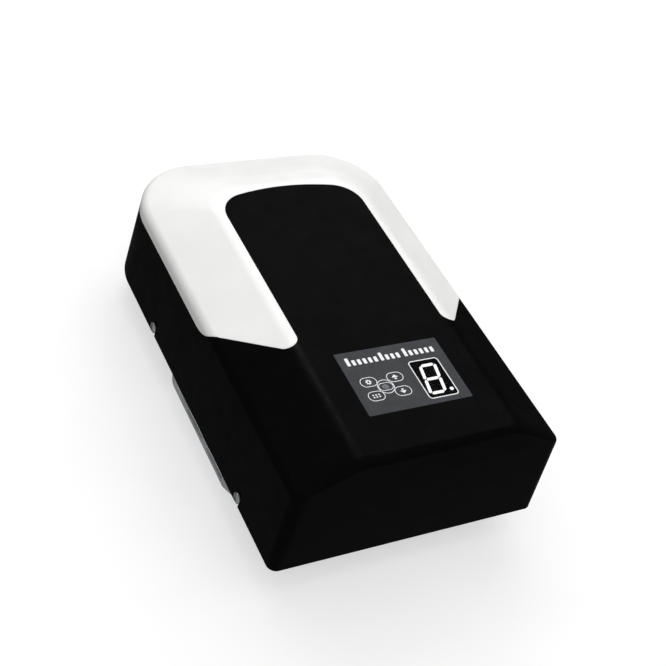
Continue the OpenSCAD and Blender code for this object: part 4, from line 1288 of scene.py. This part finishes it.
def sky():
    """Soft dome, bright overhead and dim from the horizon down. The camera sees it white, and glossy
    surfaces see a dim surround that brightens towards the front left."""
    world = bpy.data.worlds.new("studio")
    bpy.context.scene.world = world
    world.use_nodes = True
    tree = world.node_tree
    back = tree.nodes["Background"]
    back.inputs["Color"].default_value = (1, 1, 1, 1)
    place = tree.nodes.new("ShaderNodeTexCoord")
    split = tree.nodes.new("ShaderNodeSeparateXYZ")
    tree.links.new(place.outputs["Generated"], split.inputs[0])
    height = tree.nodes.new("ShaderNodeMapRange")
    height.inputs["To Min"].default_value = SKY_HORIZON
    height.inputs["To Max"].default_value = SKY_ZENITH
    tree.links.new(split.outputs["Z"], height.inputs["Value"])
    rays = tree.nodes.new("ShaderNodeLightPath")
    lean = tree.nodes.new("ShaderNodeVectorMath")
    lean.operation = "DOT_PRODUCT"
    lean.inputs[1].default_value = SKY_GLOSS_LEAN
    tree.links.new(place.outputs["Generated"], lean.inputs[0])
    gloss = tree.nodes.new("ShaderNodeMath")
    gloss.inputs[1].default_value = SKY_GLOSS
    tree.links.new(lean.outputs["Value"], gloss.inputs[0])
    value = height.outputs["Result"]
    for ray, seen in (("Is Glossy Ray", gloss.outputs[0]), ("Is Camera Ray", None)):
        mix = tree.nodes.new("ShaderNodeMix")
        tree.links.new(rays.outputs[ray], mix.inputs[0])
        tree.links.new(value, mix.inputs[2])
        if seen:
            tree.links.new(seen, mix.inputs[3])
        else:
            mix.inputs[3].default_value = 1
        value = mix.outputs[0]
    tree.links.new(value, back.inputs["Strength"])


def studio():
    bpy.context.scene.view_settings.view_transform = "Standard"
    sky()
    floor()
    softbox("overhead_light", azimuth=42, elevation=42, distance=2.4, size=(1.5, 1.3), radiance=1.2)
    strip = softbox("ridge_light", azimuth=2, elevation=48, distance=2.4, size=(0.30, 1.0), radiance=22)
    strip.visible_diffuse = False
    fill = softbox("rear_light", azimuth=0, elevation=74, distance=0.75, size=(0.5, 0.3), radiance=2.3,
                   target=(0, 0.14, 0.1))
    fill.visible_glossy = False


def camera():
    data = bpy.data.cameras.new("camera")
    data.lens = CAMERA_LENS
    data.sensor_width = 36
    obj = placed("camera", data)
    azimuth, elevation, roll = [radians(a) for a in (CAMERA_AZIMUTH, CAMERA_ELEVATION, CAMERA_ROLL)]
    forward = Vector((-sin(azimuth) * cos(elevation), cos(azimuth) * cos(elevation), -sin(elevation)))
    right = forward.cross(Vector((0, 0, 1))).normalized()
    up = right.cross(forward)
    turned_right = right * cos(roll) + up * sin(roll)
    turned_up = up * cos(roll) - right * sin(roll)
    spin = Matrix((turned_right, turned_up, -forward)).transposed()
    obj.matrix_world = Matrix.Translation(CAMERA_AT) @ spin.to_4x4()
    data.clip_start, data.clip_end = 0.05, 50
    bpy.context.scene.camera = obj


studio()
camera()
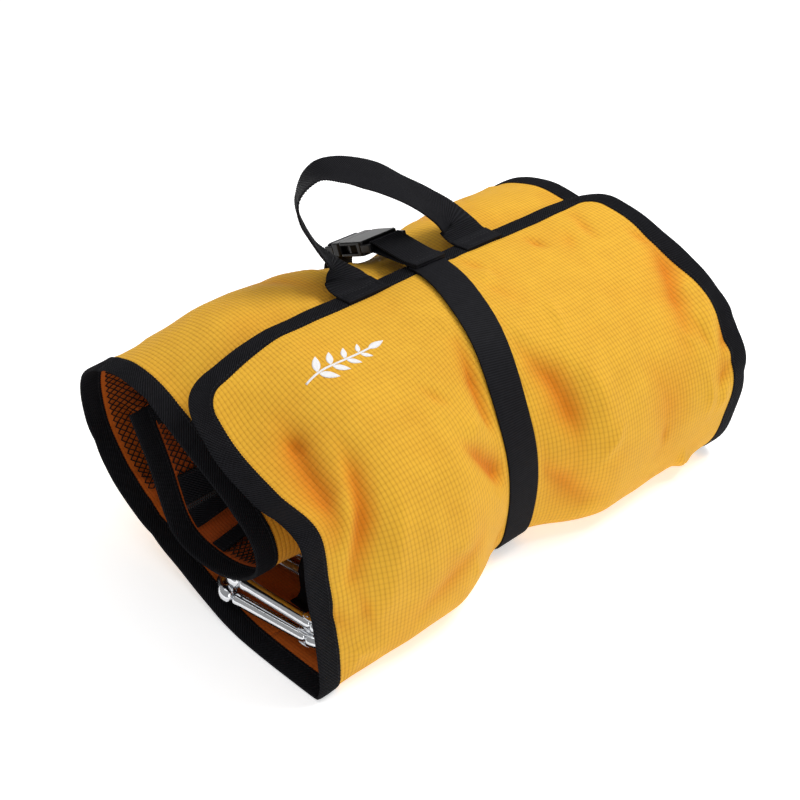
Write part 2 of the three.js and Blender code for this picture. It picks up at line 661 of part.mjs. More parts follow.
// ---------------------------------------------------------------- the loop that holds the carabiners
// A webbing arch over both spines, its two feet sewn to the lining.
function gearLoop() {
  const floor = clothThickness + 2 * gap;
  const width = 16;
  const foot = 9;
  const inner = 9.5;
  const crown = 35.2;
  const outline = (half, top) => {
    const bend = 6;
    return [[half, floor], [half, top - bend], [half - bend, top], [-half + bend, top], [-half, top - bend], [-half, floor]];
  };
  const web = 1.6;
  const points = [
    [inner + foot, floor], [inner + foot, floor + web], [inner + web, floor + web],
    ...outline(inner + web, crown + web).slice(1, -1),
    [-inner - web, floor + web], [-inner - foot, floor + web], [-inner - foot, floor],
    ...outline(inner, crown).reverse(),
  ];
  const shape = new THREE.Shape(points.map(([x, z]) => new THREE.Vector2(x, z)));
  return new THREE.ExtrudeGeometry(shape, { depth: width, bevelEnabled: false })
    .rotateX(Math.PI / 2)
    .translate(-138.5, -39 + width / 2, 0);
}

add('gear_loop', gearLoop(), 'webbing');

export default group;
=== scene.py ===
"""A roll-up gear bag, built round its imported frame: cloth, tape, webbing, net, zip, buckle, carabiners.

Shapes are worked out in millimetres, in the frame's axes (+X along the roll, front at -Y, +Z up), and
become metres when a mesh is made. A place on the cloth is x along the roll, row along the spiral (as in
the CAD source) and out, the distance from the cloth's middle towards the face that shows outside.
"""

import math

import bpy
import numpy as np
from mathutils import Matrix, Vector


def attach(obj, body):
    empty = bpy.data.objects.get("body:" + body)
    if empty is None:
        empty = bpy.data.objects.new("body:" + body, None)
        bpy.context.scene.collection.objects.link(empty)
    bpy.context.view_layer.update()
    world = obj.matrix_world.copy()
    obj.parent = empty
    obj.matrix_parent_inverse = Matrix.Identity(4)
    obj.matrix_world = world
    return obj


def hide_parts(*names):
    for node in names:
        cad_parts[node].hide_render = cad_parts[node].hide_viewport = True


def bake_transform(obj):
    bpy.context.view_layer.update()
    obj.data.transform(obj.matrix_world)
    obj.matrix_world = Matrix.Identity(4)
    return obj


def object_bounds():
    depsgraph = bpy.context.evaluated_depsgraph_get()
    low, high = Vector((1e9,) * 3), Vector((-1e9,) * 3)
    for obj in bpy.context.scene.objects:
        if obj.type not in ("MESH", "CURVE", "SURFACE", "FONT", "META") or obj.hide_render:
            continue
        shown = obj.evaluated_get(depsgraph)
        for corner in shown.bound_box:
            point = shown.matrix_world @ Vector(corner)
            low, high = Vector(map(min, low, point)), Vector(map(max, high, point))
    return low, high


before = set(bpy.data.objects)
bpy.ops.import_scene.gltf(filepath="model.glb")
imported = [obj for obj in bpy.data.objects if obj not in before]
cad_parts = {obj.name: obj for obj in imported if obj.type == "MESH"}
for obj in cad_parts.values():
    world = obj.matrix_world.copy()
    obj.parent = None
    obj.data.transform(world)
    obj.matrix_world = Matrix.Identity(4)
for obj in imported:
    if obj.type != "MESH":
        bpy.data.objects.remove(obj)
cad_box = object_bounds()

# ---------------- driving dimensions
MM = 0.001
HALF_LENGTH = cad_box[1].x / MM       # 200: the roll is twice as long over its taped edges
SHIFT_Y = -2.63                       # from the CAD source's section to the frame's Y
TAPE_WIDTH = 16.0                     # how far the edge tape reaches in
CLOTH_HALF = 0.45                     # half the cloth's thickness
LOWEST = 1.45                         # of the cloth's middle, so that the tape rests on the ground
STRAP_WIDTH = 28.0
HANDLE_WIDTH = 36.0
LOOP_WIDTH = 16.0                     # of the webbing that holds the carabiners
WEB_HALF = 0.8                        # half the webbing's thickness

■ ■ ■

### STATED EXERCISE
Recopy all the lines exactly as they appear.

### CORRECT ANSWER
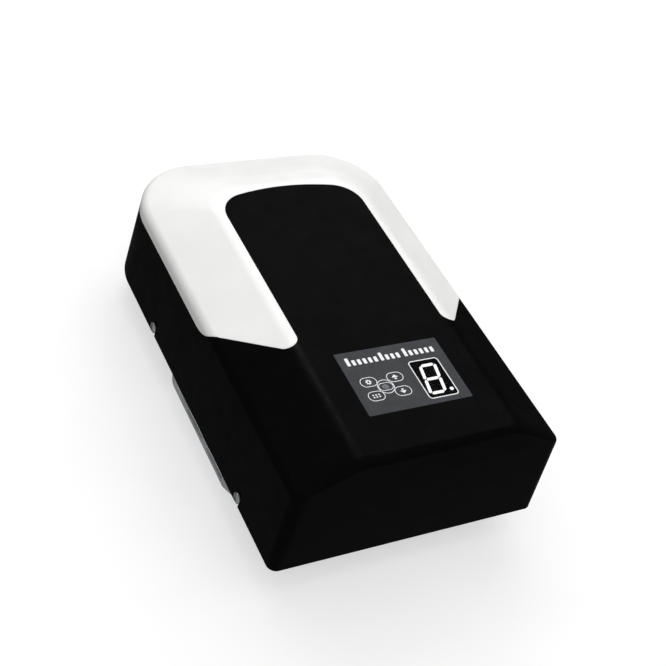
Continue the OpenSCAD and Blender code for this object: part 4, from line 1288 of scene.py. This part finishes it.
def sky():
    """Soft dome, bright overhead and dim from the horizon down. The camera sees it white, and glossy
    surfaces see a dim surround that brightens towards the front left."""
    world = bpy.data.worlds.new("studio")
    bpy.context.scene.world = world
    world.use_nodes = True
    tree = world.node_tree
    back = tree.nodes["Background"]
    back.inputs["Color"].default_value = (1, 1, 1, 1)
    place = tree.nodes.new("ShaderNodeTexCoord")
    split = tree.nodes.new("ShaderNodeSeparateXYZ")
    tree.links.new(place.outputs["Generated"], split.inputs[0])
    height = tree.nodes.new("ShaderNodeMapRange")
    height.inputs["To Min"].default_value = SKY_HORIZON
    height.inputs["To Max"].default_value = SKY_ZENITH
    tree.links.new(split.outputs["Z"], height.inputs["Value"])
    rays = tree.nodes.new("ShaderNodeLightPath")
    lean = tree.nodes.new("ShaderNodeVectorMath")
    lean.operation = "DOT_PRODUCT"
    lean.inputs[1].default_value = SKY_GLOSS_LEAN
    tree.links.new(place.outputs["Generated"], lean.inputs[0])
    gloss = tree.nodes.new("ShaderNodeMath")
    gloss.inputs[1].default_value = SKY_GLOSS
    tree.links.new(lean.outputs["Value"], gloss.inputs[0])
    value = height.outputs["Result"]
    for ray, seen in (("Is Glossy Ray", gloss.outputs[0]), ("Is Camera Ray", None)):
        mix = tree.nodes.new("ShaderNodeMix")
        tree.links.new(rays.outputs[ray], mix.inputs[0])
        tree.links.new(value, mix.inputs[2])
        if seen:
            tree.links.new(seen, mix.inputs[3])
        else:
            mix.inputs[3].default_value = 1
        value = mix.outputs[0]
    tree.links.new(value, back.inputs["Strength"])


def studio():
    bpy.context.scene.view_settings.view_transform = "Standard"
    sky()
    floor()
    softbox("overhead_light", azimuth=42, elevation=42, distance=2.4, size=(1.5, 1.3), radiance=1.2)
    strip = softbox("ridge_light", azimuth=2, elevation=48, distance=2.4, size=(0.30, 1.0), radiance=22)
    strip.visible_diffuse = False
    fill = softbox("rear_light", azimuth=0, elevation=74, distance=0.75, size=(0.5, 0.3), radiance=2.3,
                   target=(0, 0.14, 0.1))
    fill.visible_glossy = False


def camera():
    data = bpy.data.cameras.new("camera")
    data.lens = CAMERA_LENS
    data.sensor_width = 36
    obj = placed("camera", data)
    azimuth, elevation, roll = [radians(a) for a in (CAMERA_AZIMUTH, CAMERA_ELEVATION, CAMERA_ROLL)]
    forward = Vector((-sin(azimuth) * cos(elevation), cos(azimuth) * cos(elevation), -sin(elevation)))
    right = forward.cross(Vector((0, 0, 1))).normalized()
    up = right.cross(forward)
    turned_right = right * cos(roll) + up * sin(roll)
    turned_up = up * cos(roll) - right * sin(roll)
    spin = Matrix((turned_right, turned_up, -forward)).transposed()
    obj.matrix_world = Matrix.Translation(CAMERA_AT) @ spin.to_4x4()
    data.clip_start, data.clip_end = 0.05, 50
    bpy.context.scene.camera = obj


studio()
camera()
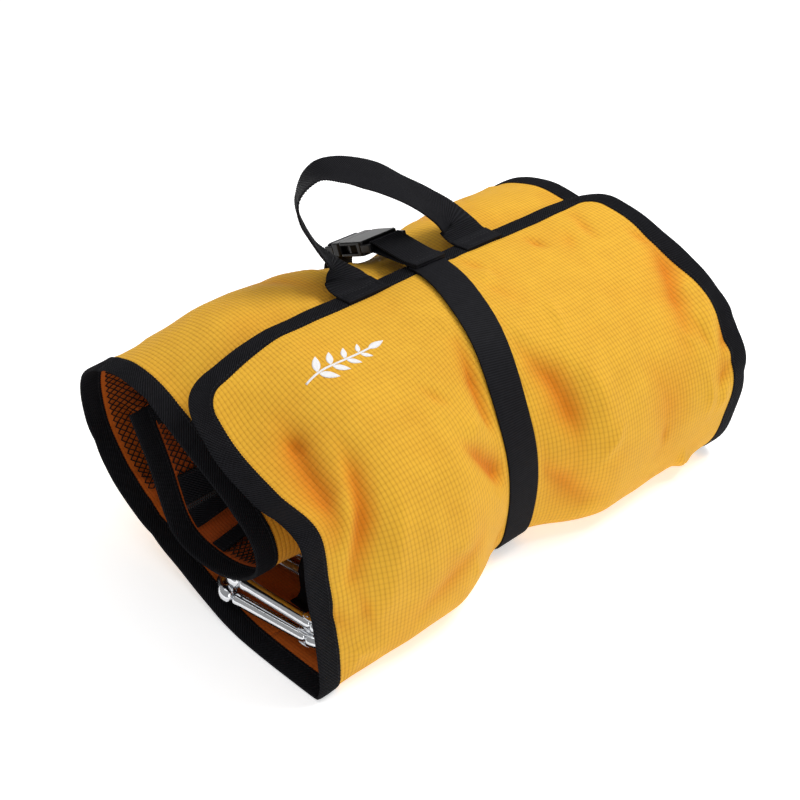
Write part 2 of the three.js and Blender code for this picture. It picks up at line 661 of part.mjs. More parts follow.
// ---------------------------------------------------------------- the loop that holds the carabiners
// A webbing arch over both spines, its two feet sewn to the lining.
function gearLoop() {
  const floor = clothThickness + 2 * gap;
  const width = 16;
  const foot = 9;
  const inner = 9.5;
  const crown = 35.2;
  const outline = (half, top) => {
    const bend = 6;
    return [[half, floor], [half, top - bend], [half - bend, top], [-half + bend, top], [-half, top - bend], [-half, floor]];
  };
  const web = 1.6;
  const points = [
    [inner + foot, floor], [inner + foot, floor + web], [inner + web, floor + web],
    ...outline(inner + web, crown + web).slice(1, -1),
    [-inner - web, floor + web], [-inner - foot, floor + web], [-inner - foot, floor],
    ...outline(inner, crown).reverse(),
  ];
  const shape = new THREE.Shape(points.map(([x, z]) => new THREE.Vector2(x, z)));
  return new THREE.ExtrudeGeometry(shape, { depth: width, bevelEnabled: false })
    .rotateX(Math.PI / 2)
    .translate(-138.5, -39 + width / 2, 0);
}

add('gear_loop', gearLoop(), 'webbing');

export default group;
=== scene.py ===
"""A roll-up gear bag, built round its imported frame: cloth, tape, webbing, net, zip, buckle, carabiners.

Shapes are worked out in millimetres, in the frame's axes (+X along the roll, front at -Y, +Z up), and
become metres when a mesh is made. A place on the cloth is x along the roll, row along the spiral (as in
the CAD source) and out, the distance from the cloth's middle towards the face that shows outside.
"""

import math

import bpy
import numpy as np
from mathutils import Matrix, Vector


def attach(obj, body):
    empty = bpy.data.objects.get("body:" + body)
    if empty is None:
        empty = bpy.data.objects.new("body:" + body, None)
        bpy.context.scene.collection.objects.link(empty)
    bpy.context.view_layer.update()
    world = obj.matrix_world.copy()
    obj.parent = empty
    obj.matrix_parent_inverse = Matrix.Identity(4)
    obj.matrix_world = world
    return obj


def hide_parts(*names):
    for node in names:
        cad_parts[node].hide_render = cad_parts[node].hide_viewport = True


def bake_transform(obj):
    bpy.context.view_layer.update()
    obj.data.transform(obj.matrix_world)
    obj.matrix_world = Matrix.Identity(4)
    return obj


def object_bounds():
    depsgraph = bpy.context.evaluated_depsgraph_get()
    low, high = Vector((1e9,) * 3), Vector((-1e9,) * 3)
    for obj in bpy.context.scene.objects:
        if obj.type not in ("MESH", "CURVE", "SURFACE", "FONT", "META") or obj.hide_render:
            continue
        shown = obj.evaluated_get(depsgraph)
        for corner in shown.bound_box:
            point = shown.matrix_world @ Vector(corner)
            low, high = Vector(map(min, low, point)), Vector(map(max, high, point))
    return low, high


before = set(bpy.data.objects)
bpy.ops.import_scene.gltf(filepath="model.glb")
imported = [obj for obj in bpy.data.objects if obj not in before]
cad_parts = {obj.name: obj for obj in imported if obj.type == "MESH"}
for obj in cad_parts.values():
    world = obj.matrix_world.copy()
    obj.parent = None
    obj.data.transform(world)
    obj.matrix_world = Matrix.Identity(4)
for obj in imported:
    if obj.type != "MESH":
        bpy.data.objects.remove(obj)
cad_box = object_bounds()

# ---------------- driving dimensions
MM = 0.001
HALF_LENGTH = cad_box[1].x / MM       # 200: the roll is twice as long over its taped edges
SHIFT_Y = -2.63                       # from the CAD source's section to the frame's Y
TAPE_WIDTH = 16.0                     # how far the edge tape reaches in
CLOTH_HALF = 0.45                     # half the cloth's thickness
LOWEST = 1.45                         # of the cloth's middle, so that the tape rests on the ground
STRAP_WIDTH = 28.0
HANDLE_WIDTH = 36.0
LOOP_WIDTH = 16.0                     # of the webbing that holds the carabiners
WEB_HALF = 0.8                        # half the webbing's thickness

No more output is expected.